The earlier Chang hard fork exposed weaknesses in ecosystem timing when exchange and dApp delays slowed rollout progress even after validators upgraded successfully. Because of that experience, the current ADA upgrade now places pressure across the full infrastructure stack instead of validators alone.
Conclusion
The latest Cardano hard fork represents more than a technical milestone. It acts as a large-scale test of decentralized governance, validator coordination, and long-term ecosystem maturity under the Voltaire era.
If the network successfully clears the 85% requirement, the current ADA upgrade could strengthen Cardano’s position as one of crypto’s most carefully coordinated blockchain ecosystems. The coming weeks may ultimately reveal whether decentralized governance can scale efficiently under real-world pressure.
Glossary of Key Terms
Stake Pool Operator (SPO): Validators responsible for producing and verifying Cardano blocks.
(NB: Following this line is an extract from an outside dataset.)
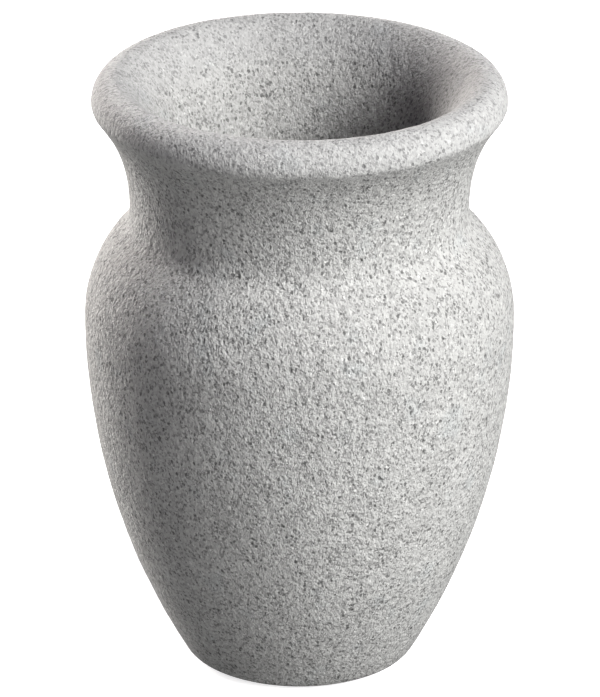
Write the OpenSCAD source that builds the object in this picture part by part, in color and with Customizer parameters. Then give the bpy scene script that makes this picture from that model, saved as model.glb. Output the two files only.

Voltaire Era: Cardano’s governance phase focused on decentralized community voting.
Plutus: Cardano’s smart contract programming platform.
Protocol Version 11: The upcoming network upgrade currently under Preview testing.
DRep: Delegate Representatives participating in governance voting.
FAQs About Cardano Hard Fork
What is the Cardano hard fork?
The Cardano hard fork is a network upgrade that improves blockchain functionality and governance systems.
Why is the 85% SPO threshold important?
The threshold helps prevent network splits by ensuring most validators upgrade together.
What does the ADA upgrade improve?
The ADA upgrade improves smart contracts, governance coordination, and ecosystem compatibility.
Has the Cardano hard fork reached mainnet yet?
No, the upgrade currently remains on the Preview test network.